So, yes, you can have D mixolydian... or D flat mixolydian, C mixolydian, etc. etc.

If you have analyzed the song to have a D tonic and is mixolydian in mode, then you can say it's in D mixolydian. It's good that you analyzed for what is the tonic, then the mode. That's analyzing tonality. Simply seeing all the chords fit into a key signature of one sharp... therefore it's in G major, is not the way to analyze tonality.

Keep in mind lots of music changes mode and/or changes tonic. It common for music to shift back forth between modal and tonal harmony. Greensleeves in an example where the harmony is modal in some parts Em D Em and tonal in others B7 Em. Lots of music labelled "modal" does that kind of thing. The "modal" music of the Renaissance did that kind of thing. Even if the Clapton song had a A7 D in it, you might still call it "modal" if you felt there was enough modal harmony to justify it.

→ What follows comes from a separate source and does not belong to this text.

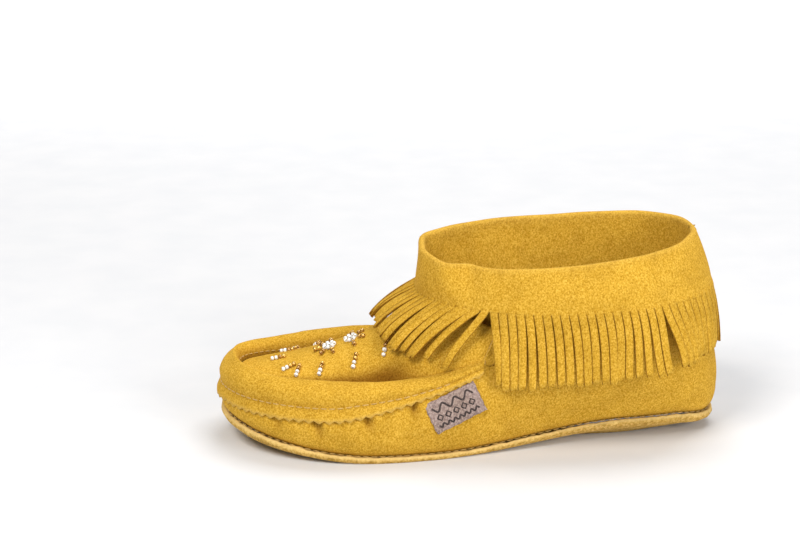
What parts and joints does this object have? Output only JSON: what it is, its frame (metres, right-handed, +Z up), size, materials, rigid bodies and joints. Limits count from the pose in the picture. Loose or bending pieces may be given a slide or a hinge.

There is no strict cut off for what to consider modal.

Rock music is so heavily flavored with the mixolydian mode, especially from the ♭VII chord, it's hardly worth applying that modal label to most rock harmony. Rock melody is often very pentatonic and so omits certain degrees which would otherwise make specific modes clear.

This Clapton song is interesting on both points. It does have a ♭VII chord, but additionally is uses a minor v rather than a major dominant. Melodically, in the verses, it is not omitting the seventh scale degree - which happens in a lot of rock music - instead it emphasizes the ♭^7 degree. However, in the chorus, at the conclusion (cadence) of the line "let your love rain down on me," the melody does skip over the seventh degree. If one were to put a A7 D move in this song, that would have been an obvious place to put it.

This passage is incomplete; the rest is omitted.